Quote precisely the run of lines opening with the line containing "make_torso(finish, parts, tools, legs)" and closing with the line containing "obj.parent = empty", and nothing else.
-- Start DATA PROVIDED --
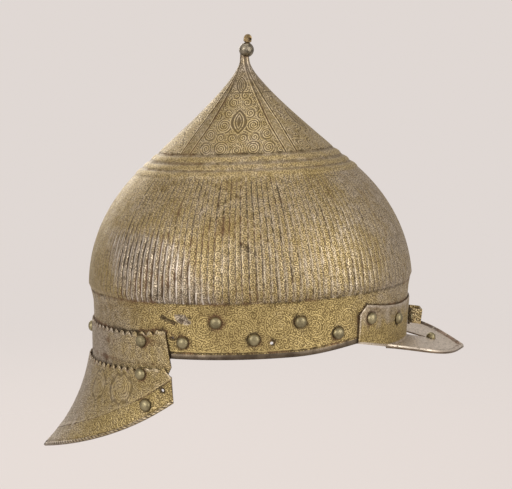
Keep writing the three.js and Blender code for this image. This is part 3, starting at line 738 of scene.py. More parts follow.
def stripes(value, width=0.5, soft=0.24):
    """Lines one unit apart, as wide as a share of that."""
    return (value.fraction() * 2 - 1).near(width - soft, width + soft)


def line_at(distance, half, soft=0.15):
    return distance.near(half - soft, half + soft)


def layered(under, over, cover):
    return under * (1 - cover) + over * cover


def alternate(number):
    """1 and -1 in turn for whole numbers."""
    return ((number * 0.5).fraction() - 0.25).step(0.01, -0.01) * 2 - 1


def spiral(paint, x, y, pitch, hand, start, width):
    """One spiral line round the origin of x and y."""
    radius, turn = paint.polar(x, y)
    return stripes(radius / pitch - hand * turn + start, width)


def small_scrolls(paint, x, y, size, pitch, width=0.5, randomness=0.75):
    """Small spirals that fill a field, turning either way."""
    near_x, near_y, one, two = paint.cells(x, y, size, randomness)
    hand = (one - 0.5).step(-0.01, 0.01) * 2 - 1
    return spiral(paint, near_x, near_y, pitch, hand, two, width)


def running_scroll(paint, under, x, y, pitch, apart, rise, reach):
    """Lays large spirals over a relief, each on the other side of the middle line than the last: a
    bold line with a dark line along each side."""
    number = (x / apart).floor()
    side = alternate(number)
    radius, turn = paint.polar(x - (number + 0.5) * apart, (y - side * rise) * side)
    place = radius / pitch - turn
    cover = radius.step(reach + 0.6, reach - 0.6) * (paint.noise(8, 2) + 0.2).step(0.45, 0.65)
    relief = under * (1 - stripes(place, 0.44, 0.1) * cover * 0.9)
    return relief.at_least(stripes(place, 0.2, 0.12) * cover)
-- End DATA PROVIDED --
-- Start DATA PROVIDED --
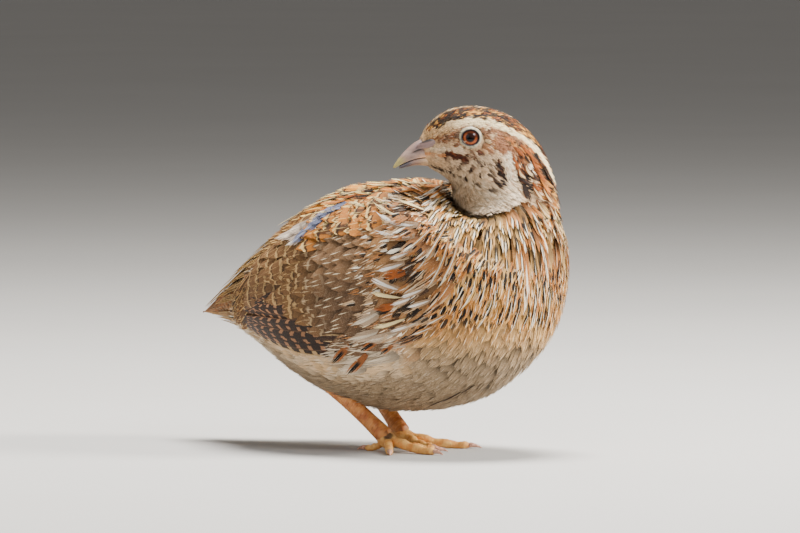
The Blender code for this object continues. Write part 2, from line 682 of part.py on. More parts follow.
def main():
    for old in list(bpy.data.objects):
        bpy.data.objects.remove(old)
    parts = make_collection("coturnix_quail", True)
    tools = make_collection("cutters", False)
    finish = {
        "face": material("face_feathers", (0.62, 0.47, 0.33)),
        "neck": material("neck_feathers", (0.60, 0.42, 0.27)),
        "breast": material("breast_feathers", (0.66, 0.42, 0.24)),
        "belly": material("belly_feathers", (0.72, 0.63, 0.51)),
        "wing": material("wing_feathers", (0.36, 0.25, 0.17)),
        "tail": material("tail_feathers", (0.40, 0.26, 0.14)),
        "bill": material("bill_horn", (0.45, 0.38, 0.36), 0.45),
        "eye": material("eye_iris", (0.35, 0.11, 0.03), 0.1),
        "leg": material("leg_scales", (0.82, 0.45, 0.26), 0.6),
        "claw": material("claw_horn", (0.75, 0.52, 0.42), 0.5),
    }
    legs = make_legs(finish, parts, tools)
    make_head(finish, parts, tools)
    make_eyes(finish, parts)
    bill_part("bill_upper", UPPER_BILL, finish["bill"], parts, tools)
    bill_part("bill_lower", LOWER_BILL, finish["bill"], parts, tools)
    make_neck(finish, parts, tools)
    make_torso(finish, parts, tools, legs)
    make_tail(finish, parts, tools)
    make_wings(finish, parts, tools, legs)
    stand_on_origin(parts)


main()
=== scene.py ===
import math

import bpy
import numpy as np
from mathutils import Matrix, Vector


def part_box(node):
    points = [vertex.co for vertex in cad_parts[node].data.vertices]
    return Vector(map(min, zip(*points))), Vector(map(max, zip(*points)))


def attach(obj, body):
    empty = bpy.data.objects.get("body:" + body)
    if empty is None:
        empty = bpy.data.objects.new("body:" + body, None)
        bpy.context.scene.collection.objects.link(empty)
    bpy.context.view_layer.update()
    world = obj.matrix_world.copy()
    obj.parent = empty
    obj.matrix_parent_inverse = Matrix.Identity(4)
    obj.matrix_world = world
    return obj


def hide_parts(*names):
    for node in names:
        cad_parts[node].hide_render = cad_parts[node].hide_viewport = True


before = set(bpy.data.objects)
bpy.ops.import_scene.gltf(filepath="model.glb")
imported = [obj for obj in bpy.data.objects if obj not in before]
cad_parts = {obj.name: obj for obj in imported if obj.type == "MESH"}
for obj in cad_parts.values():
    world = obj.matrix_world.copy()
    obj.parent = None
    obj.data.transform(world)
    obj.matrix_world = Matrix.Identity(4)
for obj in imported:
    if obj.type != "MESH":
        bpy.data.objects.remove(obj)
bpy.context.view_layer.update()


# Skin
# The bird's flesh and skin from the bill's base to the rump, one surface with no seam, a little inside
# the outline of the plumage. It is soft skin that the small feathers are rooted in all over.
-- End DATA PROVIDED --
▶ ANSWER TO THE PROBLEM
    make_torso(finish, parts, tools, legs)
    make_tail(finish, parts, tools)
    make_wings(finish, parts, tools, legs)
    stand_on_origin(parts)


main()
=== scene.py ===
import math

import bpy
import numpy as np
from mathutils import Matrix, Vector


def part_box(node):
    points = [vertex.co for vertex in cad_parts[node].data.vertices]
    return Vector(map(min, zip(*points))), Vector(map(max, zip(*points)))


def attach(obj, body):
    empty = bpy.data.objects.get("body:" + body)
    if empty is None:
        empty = bpy.data.objects.new("body:" + body, None)
        bpy.context.scene.collection.objects.link(empty)
    bpy.context.view_layer.update()
    world = obj.matrix_world.copy()
    obj.parent = empty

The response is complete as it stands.